# [What the exercise asks]
Locate the word "object" in the material, then show every line that holds it.

# [Data entries]
==*==

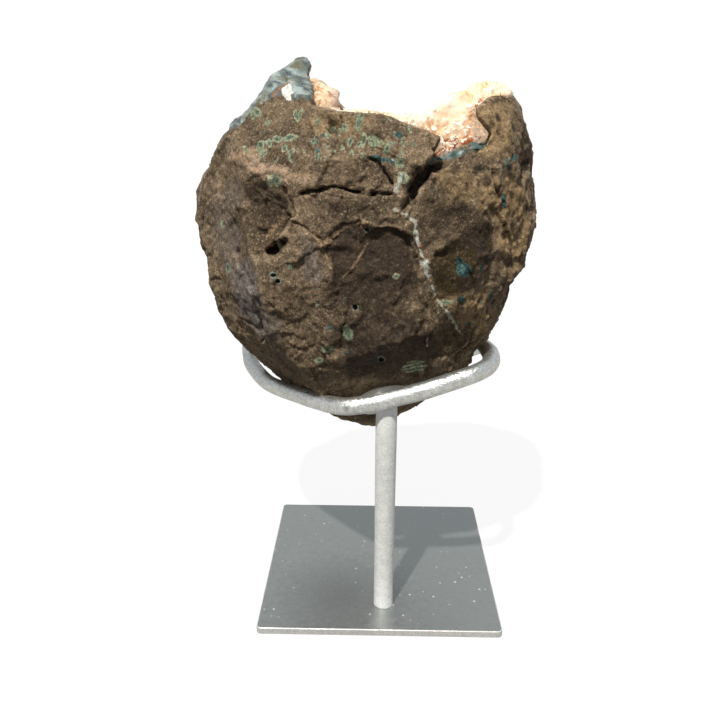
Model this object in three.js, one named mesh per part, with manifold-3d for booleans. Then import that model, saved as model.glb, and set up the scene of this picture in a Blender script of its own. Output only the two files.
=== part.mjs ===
import * as THREE from "three";
import { mergeVertices } from "three/addons/utils/BufferGeometryUtils.js";
import Module from "manifold-3d";

// Stilbite specimen on a painted steel stand. Millimetres, +Z up, X to the right.
// The plate lies on z = 0 with its middle on the origin, and -Y is the near side.

// ---- driving dimensions ----------------------------------------------------
const PLATE = { side: 100, thick: 3, corner: 2, edge: 0.4 };
const POST = { x: 1.8, y: -32.7, diameter: 8.4, top: 99.5 };
const RING = { bar: 6.9, steps: 46, round: 10 };
const SEAT_GAP = 0.3;

// The ring is one bar bent by hand around the stone: its middle line, left to right.
const RING_PATH = [
  [-13.9, -35, 94.2], [-5.4, -36.3, 95.8], [3, -36.5, 98.1], [16, -38, 102.4], [27.1, -38, 106.4],
  [34.3, -36.5, 108.6], [39, -32, 109.2], [42.4, -24, 109.3], [44, -12, 108.2], [45.2, 5, 104.8],
  [46.8, 25, 99.6], [47.9, 42, 94.4], [47.3, 54, 89.6], [43.3, 61, 85.7], [34.6, 63.5, 84],
  [12.2, 64, 83.6], [-20, 64, 84], [-46, 62.5, 86.3], [-57.5, 58, 90.3], [-62.7, 50, 93.5],
  [-63.1, 42, 93.3], [-61.9, 35, 91.6], [-60, 28, 89.3], [-51, 10, 87.4], [-43, -1.5, 88.2],
  [-33.7, -13.5, 90], [-21.5, -28.6, 92.6],
];

// Weld beads on the ring: middle, half lengths, slope along X in degrees.
const WELDS = [
  { at: [0.2, -32.6, 98.2], half: [9.6, 3.6, 3.4], slope: 15 },
  { at: [7.6, -33.8, 100.2], half: [3.2, 2.6, 2.2], slope: 10 },
  { at: [-4.2, -33.8, 93.2], half: [3.8, 3, 2.2], slope: 8 },
];

// The stone: a blocky lump that fills this outline and bulges toward -Y and +Y.
const STONE = { middle: [-8, 15, 146], front: 59, back: 60, fullness: 2.3, detail: 8, rough: 2.1 };
const SIGHT_POINT = [-3.8, -307.6, 206.4];
const OUTLINE = [
  [-31.5, 221.5], [-34, 221], [-39.5, 217.3], [-45.3, 214.3], [-49, 208.2], [-55, 201], [-60.5, 197],
  [-67, 189.8], [-71.2, 181], [-75.8, 173], [-78, 166], [-79.2, 158.5], [-78, 150], [-75.5, 139.5],
  [-74, 130], [-71, 118], [-67.4, 110.5], [-57, 98.6], [-44.4, 85.2], [-26.5, 72.5], [-21.5, 69.6],
  [-17.5, 68], [-12.2, 66.4], [-8, 65.6], [-2, 65.7], [7, 69.4], [9.5, 71.4], [11.7, 72.2], [15, 75],
  [31, 86], [38.2, 93], [41.2, 102.6], [46, 106], [49.4, 114], [53.8, 126], [54, 131], [60.5, 139],
  [62.8, 160], [61.6, 176], [60.6, 186], [57.4, 193], [55, 199], [54.4, 204], [52.5, 207.2],
  [48.5, 209.7], [44, 212], [39, 212.6], [35.5, 212], [31.5, 209], [26.5, 208], [23.5, 204.8],
  [18.1, 201.3], [12.5, 200.4], [6, 201.4], [-2, 201.6], [-10, 201.8], [-19, 201.2], [-30, 203.5],
  [-29, 209], [-31, 215.5], [-29.5, 218],
];
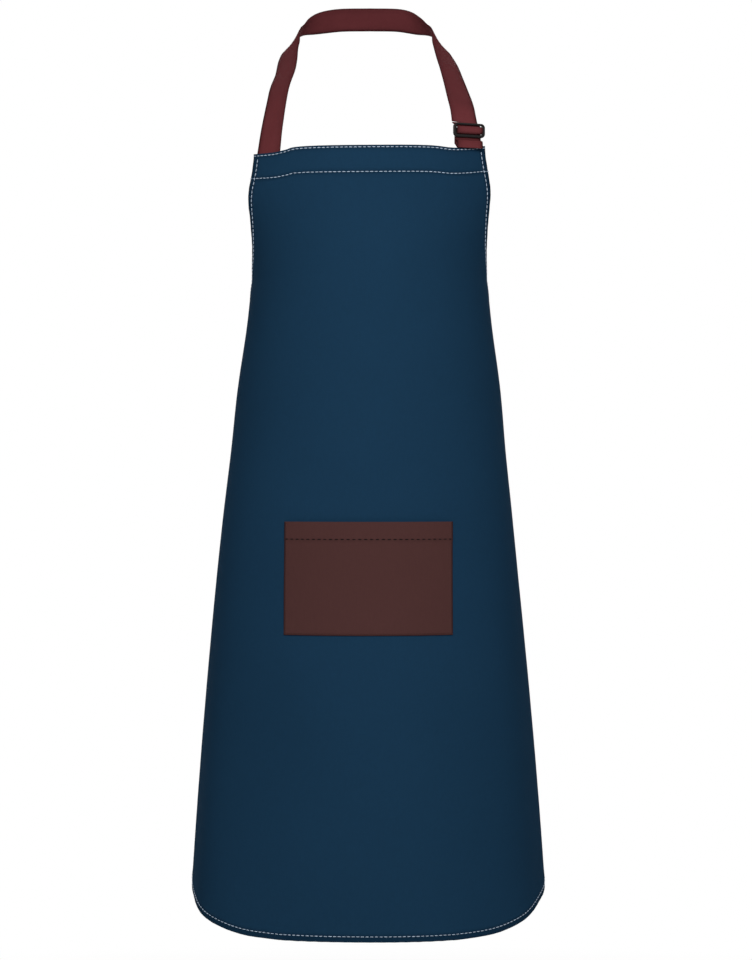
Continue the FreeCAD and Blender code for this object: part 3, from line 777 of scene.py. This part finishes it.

==*==

# [Problem solution]
Model this object in three.js, one named mesh per part, with manifold-3d for booleans. Then import that model, saved as model.glb, and set up the scene of this picture in a Blender script of its own. Output only the two files.
Continue the FreeCAD and Blender code for this object: part 3, from line 777 of scene.py. This part finishes it.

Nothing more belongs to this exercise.